Control detail changes commercial outcomes

On cruise ships, HVAC fans often need smooth comfort control and low acoustic disturbance. On engineering vessels, utility pumps may prioritize robustness under fluctuating power and heavy operational cycling.

These are not small details. They shape the specification, spare philosophy, and long-term energy savings of the selected VFD drives.

Use a simple evaluation table before final approval

A compact review table helps avoid fragmented decisions. It keeps electrical, mechanical, and operational assumptions visible before purchase or design freeze.

Parameter What to Confirm Why It Matters
Supply voltage Nominal value, variation, frequency Prevents nuisance trips and mismatch
Load type Variable torque or constant torque Sets overload and current margin
Duty cycle Continuous, intermittent, emergency use Affects thermal sizing of VFD drives
Control mode Local, remote, PID, networked Determines integration complexity
Compliance needs Class, EMC, harmonic limits Reduces redesign risk

Watch the common misses in marine projects

Most errors do not come from complex theory. They come from skipped assumptions, mixed data sources, or late-stage integration changes.

That is why MO-Core continuously connects electrical integration with vessel mission profiles, especially in high-value segments such as LNG carriers, cruise systems, and low-carbon retrofit programs.

  • Do not size only from motor nameplate data. Cable length, harmonic exposure, enclosure temperature, and overload duration often push marine VFD drives beyond basic catalog assumptions.
  • Avoid copying one vessel specification to another without checking mission differences. Similar pumps on different ships may face very different power system and control demands.
  • Include maintenance access and spare strategy in the evaluation. A technically correct drive can still become a poor choice if replacement logistics are weak.
  • Review future efficiency and emissions targets. Properly selected VFD drives support decarbonization goals by reducing throttling losses and improving load matching.

Different ship types, different priorities

On LNG carriers, auxiliary systems may need stable performance around cryogenic support processes and strict safety coordination. The cost of nuisance trips is high, so drive resilience matters as much as efficiency.

On luxury passenger ships, fan applications often bring stronger focus on comfort, noise, and precise control. On engineering vessels, ruggedness and power fluctuation tolerance may dominate the decision instead.

A practical way to finalize the selection

A sound decision usually comes from a short verification path, not from adding endless specification text.

  • Collect verified motor, load curve, and power system data in one place. This prevents late contradictions between mechanical schedules and electrical single-line assumptions.
  • Ask suppliers to state the sizing basis clearly. The quotation should show ambient assumptions, overload rating, harmonic solution, and any derating applied to VFD drives.
  • Run one final cross-check with automation, class, and operations requirements. Early alignment usually saves more time than late hardware changes during commissioning.
  • Prioritize lifecycle fit over lowest first cost. In marine service, stable operation and efficient control often deliver better total value than a narrowly priced selection.

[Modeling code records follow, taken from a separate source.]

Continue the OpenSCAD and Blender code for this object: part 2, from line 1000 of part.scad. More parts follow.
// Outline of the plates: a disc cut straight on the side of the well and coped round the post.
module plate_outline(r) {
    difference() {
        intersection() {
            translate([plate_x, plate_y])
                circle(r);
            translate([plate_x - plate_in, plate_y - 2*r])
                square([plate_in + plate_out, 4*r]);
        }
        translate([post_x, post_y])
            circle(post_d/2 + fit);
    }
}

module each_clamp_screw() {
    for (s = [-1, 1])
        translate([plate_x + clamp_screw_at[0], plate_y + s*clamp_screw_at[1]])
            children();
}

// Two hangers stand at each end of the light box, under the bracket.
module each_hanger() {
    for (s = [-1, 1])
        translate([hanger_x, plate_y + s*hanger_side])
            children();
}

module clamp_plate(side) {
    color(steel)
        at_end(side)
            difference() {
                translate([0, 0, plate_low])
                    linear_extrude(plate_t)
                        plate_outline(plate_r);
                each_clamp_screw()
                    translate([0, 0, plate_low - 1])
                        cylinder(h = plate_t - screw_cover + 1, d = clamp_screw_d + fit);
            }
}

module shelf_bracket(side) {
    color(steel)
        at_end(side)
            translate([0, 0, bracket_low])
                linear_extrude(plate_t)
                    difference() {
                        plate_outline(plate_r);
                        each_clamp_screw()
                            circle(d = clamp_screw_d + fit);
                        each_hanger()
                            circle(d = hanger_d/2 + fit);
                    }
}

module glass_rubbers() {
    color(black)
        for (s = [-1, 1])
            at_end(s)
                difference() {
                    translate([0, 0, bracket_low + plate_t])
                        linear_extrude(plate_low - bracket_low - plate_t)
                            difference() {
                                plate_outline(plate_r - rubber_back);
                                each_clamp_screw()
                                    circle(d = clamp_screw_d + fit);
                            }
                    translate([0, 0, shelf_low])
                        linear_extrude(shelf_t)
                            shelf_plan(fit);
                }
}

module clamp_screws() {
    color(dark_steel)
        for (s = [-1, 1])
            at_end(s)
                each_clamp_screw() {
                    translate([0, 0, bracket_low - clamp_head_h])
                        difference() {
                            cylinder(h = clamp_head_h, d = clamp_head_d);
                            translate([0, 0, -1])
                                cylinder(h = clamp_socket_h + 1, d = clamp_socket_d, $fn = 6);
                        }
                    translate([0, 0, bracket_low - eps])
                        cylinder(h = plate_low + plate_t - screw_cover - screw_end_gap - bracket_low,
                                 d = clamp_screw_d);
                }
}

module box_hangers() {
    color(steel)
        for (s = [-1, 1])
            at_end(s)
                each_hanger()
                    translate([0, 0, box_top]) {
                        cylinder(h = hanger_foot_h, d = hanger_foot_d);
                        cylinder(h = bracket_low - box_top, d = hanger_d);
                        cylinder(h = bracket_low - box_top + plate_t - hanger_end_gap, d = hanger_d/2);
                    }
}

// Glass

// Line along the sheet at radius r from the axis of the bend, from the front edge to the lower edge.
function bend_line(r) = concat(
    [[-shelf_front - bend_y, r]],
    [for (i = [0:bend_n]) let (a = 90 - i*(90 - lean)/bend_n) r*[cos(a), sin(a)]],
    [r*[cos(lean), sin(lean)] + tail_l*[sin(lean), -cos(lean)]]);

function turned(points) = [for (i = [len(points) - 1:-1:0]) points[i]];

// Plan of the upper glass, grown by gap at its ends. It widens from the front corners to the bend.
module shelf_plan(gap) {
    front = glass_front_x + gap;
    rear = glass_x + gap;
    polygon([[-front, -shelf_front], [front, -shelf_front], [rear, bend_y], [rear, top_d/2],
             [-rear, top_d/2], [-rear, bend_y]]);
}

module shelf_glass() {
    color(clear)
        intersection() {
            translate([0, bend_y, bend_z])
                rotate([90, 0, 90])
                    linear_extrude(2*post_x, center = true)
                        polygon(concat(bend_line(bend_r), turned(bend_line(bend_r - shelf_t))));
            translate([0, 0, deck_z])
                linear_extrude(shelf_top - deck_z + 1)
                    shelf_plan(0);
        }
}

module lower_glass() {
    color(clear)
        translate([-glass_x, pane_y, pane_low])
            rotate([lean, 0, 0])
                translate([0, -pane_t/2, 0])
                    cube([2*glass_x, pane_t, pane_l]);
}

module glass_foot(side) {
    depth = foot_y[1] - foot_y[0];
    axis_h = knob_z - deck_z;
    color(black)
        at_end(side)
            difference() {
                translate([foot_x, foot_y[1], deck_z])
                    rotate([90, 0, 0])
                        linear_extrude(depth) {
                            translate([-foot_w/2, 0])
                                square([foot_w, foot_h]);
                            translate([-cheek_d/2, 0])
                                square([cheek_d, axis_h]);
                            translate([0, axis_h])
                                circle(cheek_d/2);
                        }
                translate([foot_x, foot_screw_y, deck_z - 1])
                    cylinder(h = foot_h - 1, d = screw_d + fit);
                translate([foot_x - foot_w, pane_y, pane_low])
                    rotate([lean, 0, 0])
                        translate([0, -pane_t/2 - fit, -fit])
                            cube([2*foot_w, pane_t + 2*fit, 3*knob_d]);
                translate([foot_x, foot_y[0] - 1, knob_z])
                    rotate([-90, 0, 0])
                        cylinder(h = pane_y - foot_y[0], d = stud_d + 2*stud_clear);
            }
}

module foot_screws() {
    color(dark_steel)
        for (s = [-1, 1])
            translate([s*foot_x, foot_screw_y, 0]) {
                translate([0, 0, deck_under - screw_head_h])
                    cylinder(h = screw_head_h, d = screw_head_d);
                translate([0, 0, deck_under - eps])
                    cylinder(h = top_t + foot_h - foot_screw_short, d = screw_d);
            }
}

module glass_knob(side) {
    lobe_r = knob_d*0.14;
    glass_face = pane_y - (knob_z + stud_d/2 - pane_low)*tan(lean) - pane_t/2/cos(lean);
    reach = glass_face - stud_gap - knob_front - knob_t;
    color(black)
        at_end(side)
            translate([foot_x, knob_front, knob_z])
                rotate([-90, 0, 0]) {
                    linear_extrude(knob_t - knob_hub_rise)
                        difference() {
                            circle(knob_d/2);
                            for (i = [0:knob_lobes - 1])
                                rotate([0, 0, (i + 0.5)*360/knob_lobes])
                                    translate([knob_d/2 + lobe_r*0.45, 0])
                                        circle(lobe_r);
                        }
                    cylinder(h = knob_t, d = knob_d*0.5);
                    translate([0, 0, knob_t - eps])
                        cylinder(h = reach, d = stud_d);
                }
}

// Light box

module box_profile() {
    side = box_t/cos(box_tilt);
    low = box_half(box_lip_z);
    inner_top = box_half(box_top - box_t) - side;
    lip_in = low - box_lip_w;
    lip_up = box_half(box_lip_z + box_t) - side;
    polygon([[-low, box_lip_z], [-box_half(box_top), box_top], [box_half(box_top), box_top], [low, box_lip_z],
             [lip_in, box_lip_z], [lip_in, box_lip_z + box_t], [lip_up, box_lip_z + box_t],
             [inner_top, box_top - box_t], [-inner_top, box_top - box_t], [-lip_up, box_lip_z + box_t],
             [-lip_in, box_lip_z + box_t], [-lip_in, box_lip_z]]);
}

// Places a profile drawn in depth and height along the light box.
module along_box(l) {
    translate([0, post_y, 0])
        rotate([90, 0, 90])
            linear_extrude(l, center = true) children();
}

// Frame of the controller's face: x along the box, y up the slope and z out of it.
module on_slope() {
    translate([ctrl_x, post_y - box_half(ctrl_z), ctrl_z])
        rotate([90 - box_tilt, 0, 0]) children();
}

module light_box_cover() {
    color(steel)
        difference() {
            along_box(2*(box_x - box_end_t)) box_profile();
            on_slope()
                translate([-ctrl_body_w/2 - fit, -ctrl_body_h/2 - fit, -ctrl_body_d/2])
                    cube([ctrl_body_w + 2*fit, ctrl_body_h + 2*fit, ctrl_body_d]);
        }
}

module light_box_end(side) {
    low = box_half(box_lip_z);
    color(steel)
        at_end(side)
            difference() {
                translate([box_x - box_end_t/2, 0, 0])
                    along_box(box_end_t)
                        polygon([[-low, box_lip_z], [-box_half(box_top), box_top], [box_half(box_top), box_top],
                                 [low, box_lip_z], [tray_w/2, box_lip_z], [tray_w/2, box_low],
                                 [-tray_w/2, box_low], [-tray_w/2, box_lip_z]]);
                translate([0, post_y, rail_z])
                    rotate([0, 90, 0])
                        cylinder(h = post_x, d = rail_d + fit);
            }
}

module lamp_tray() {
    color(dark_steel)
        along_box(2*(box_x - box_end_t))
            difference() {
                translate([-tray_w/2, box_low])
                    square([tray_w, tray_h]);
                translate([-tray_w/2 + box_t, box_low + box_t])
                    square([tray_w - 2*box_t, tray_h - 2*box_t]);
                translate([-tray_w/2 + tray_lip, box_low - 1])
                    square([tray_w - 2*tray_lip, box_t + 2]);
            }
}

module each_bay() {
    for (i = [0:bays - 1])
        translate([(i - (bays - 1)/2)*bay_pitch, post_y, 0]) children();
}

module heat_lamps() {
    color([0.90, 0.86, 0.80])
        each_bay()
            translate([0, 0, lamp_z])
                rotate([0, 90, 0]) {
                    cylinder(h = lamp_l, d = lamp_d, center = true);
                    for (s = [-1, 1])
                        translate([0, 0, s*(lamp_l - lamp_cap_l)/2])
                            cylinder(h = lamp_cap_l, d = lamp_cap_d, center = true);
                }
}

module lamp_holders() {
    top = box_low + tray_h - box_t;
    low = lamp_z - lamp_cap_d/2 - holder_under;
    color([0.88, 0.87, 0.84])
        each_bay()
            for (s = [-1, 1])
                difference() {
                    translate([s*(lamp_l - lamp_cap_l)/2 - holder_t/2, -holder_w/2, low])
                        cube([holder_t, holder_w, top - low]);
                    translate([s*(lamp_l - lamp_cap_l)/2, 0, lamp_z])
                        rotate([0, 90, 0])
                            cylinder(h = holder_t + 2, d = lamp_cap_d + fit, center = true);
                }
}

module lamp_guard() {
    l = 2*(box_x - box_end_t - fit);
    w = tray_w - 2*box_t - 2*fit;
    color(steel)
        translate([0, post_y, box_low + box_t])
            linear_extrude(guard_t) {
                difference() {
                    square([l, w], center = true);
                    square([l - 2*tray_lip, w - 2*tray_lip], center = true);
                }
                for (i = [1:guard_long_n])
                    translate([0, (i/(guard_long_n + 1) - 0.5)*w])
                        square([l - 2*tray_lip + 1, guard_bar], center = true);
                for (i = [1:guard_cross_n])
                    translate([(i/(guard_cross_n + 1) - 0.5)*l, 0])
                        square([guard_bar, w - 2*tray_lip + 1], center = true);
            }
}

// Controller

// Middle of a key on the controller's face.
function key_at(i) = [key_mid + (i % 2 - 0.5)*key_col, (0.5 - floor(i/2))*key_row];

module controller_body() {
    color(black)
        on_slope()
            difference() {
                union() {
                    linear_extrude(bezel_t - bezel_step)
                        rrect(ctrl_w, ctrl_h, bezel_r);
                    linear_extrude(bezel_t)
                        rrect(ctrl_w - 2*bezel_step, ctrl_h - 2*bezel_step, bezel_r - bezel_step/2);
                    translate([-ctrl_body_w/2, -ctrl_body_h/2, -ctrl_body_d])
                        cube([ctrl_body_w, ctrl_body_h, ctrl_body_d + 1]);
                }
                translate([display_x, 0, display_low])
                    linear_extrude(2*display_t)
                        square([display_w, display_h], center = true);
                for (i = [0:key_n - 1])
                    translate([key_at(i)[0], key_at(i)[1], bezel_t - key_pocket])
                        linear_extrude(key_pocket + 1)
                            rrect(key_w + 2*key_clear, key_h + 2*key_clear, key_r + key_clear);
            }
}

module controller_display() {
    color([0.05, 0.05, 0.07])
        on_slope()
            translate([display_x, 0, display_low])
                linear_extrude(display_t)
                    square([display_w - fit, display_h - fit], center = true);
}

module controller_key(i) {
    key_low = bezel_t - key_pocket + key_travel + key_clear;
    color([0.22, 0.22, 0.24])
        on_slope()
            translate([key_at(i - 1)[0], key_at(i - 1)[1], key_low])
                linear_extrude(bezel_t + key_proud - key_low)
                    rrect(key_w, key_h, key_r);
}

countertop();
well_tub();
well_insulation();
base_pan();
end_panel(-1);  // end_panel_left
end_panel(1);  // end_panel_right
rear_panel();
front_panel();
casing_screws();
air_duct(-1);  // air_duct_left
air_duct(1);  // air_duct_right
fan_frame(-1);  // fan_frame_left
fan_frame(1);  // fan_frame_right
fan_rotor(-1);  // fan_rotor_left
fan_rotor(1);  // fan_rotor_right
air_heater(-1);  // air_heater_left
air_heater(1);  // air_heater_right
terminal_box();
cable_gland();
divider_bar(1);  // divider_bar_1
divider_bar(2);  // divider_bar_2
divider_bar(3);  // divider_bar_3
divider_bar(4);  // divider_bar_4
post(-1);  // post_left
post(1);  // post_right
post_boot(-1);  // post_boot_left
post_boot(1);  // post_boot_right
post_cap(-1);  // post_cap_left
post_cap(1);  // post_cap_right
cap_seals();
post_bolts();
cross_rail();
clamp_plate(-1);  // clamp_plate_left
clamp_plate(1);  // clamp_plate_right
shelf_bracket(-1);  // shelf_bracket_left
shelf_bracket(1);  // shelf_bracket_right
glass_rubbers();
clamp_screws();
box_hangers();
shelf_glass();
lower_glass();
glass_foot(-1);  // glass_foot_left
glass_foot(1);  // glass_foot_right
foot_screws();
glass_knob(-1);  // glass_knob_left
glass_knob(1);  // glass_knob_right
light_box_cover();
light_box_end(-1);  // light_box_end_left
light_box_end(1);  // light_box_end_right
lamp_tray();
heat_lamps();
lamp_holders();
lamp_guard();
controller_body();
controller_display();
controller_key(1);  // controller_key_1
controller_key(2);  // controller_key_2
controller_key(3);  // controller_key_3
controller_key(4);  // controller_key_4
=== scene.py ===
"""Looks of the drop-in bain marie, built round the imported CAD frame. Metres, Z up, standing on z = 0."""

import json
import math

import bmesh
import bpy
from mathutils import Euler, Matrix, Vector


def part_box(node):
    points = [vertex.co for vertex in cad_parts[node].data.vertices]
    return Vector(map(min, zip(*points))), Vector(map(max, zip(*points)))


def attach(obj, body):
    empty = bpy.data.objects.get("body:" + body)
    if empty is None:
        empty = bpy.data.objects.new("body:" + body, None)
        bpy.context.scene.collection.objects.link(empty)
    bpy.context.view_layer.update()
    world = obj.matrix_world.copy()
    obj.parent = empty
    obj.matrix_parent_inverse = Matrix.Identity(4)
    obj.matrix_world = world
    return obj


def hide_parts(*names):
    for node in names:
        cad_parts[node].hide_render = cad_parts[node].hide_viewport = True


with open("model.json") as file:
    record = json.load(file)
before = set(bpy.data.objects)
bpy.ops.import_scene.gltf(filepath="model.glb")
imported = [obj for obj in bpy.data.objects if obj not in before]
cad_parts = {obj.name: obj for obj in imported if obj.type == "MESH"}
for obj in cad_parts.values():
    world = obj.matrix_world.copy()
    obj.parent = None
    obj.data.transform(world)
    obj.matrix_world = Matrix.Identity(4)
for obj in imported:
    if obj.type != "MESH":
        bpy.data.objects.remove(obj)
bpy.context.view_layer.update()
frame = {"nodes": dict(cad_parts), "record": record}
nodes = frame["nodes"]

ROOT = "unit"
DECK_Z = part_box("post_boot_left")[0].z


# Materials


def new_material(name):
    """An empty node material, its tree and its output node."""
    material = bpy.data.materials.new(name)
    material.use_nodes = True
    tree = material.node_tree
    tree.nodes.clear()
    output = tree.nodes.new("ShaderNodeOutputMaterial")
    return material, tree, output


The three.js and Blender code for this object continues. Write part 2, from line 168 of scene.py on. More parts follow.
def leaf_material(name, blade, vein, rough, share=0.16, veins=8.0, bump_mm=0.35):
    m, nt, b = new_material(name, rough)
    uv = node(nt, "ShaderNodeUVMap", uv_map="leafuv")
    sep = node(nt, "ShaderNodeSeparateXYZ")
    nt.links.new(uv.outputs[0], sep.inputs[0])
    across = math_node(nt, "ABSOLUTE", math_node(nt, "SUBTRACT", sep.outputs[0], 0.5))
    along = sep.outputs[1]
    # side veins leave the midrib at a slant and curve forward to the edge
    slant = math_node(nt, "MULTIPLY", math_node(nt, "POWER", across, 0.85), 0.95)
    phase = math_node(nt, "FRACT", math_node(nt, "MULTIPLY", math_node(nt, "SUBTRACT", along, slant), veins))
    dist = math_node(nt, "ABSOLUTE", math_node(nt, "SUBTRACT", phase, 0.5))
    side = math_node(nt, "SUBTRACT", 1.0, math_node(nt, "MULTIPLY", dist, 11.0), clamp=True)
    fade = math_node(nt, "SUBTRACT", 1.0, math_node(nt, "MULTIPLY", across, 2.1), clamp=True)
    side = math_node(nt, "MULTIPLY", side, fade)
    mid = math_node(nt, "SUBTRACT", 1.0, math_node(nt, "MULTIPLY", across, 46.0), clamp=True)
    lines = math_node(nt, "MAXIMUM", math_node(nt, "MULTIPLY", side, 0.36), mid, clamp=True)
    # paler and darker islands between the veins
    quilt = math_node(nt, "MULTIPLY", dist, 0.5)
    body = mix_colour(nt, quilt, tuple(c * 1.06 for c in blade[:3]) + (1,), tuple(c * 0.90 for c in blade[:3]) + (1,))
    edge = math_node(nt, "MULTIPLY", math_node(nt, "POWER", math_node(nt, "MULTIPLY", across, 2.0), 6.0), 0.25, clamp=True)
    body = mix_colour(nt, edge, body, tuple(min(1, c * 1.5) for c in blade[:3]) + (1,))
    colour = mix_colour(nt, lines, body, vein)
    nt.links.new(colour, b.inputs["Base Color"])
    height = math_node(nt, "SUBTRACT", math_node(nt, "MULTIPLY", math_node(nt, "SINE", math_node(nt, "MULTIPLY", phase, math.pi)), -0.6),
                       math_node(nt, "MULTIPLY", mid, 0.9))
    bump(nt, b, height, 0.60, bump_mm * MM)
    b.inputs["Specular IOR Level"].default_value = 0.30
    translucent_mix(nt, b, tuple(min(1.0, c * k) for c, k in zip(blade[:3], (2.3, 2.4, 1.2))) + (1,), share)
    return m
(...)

When VFD drives are sized around real voltage conditions, actual load behavior, and clear control needs, pumps and fans become easier to integrate and easier to trust.

That is the more useful way to evaluate marine drive selection: not as a catalog exercise, but as an engineering decision linked to vessel performance, compliance, and long-term operating efficiency.

If the next step is specification review, begin with the electrical environment, then validate load profile, then confirm control logic. That sequence usually exposes the right drive size faster and with fewer costly revisions.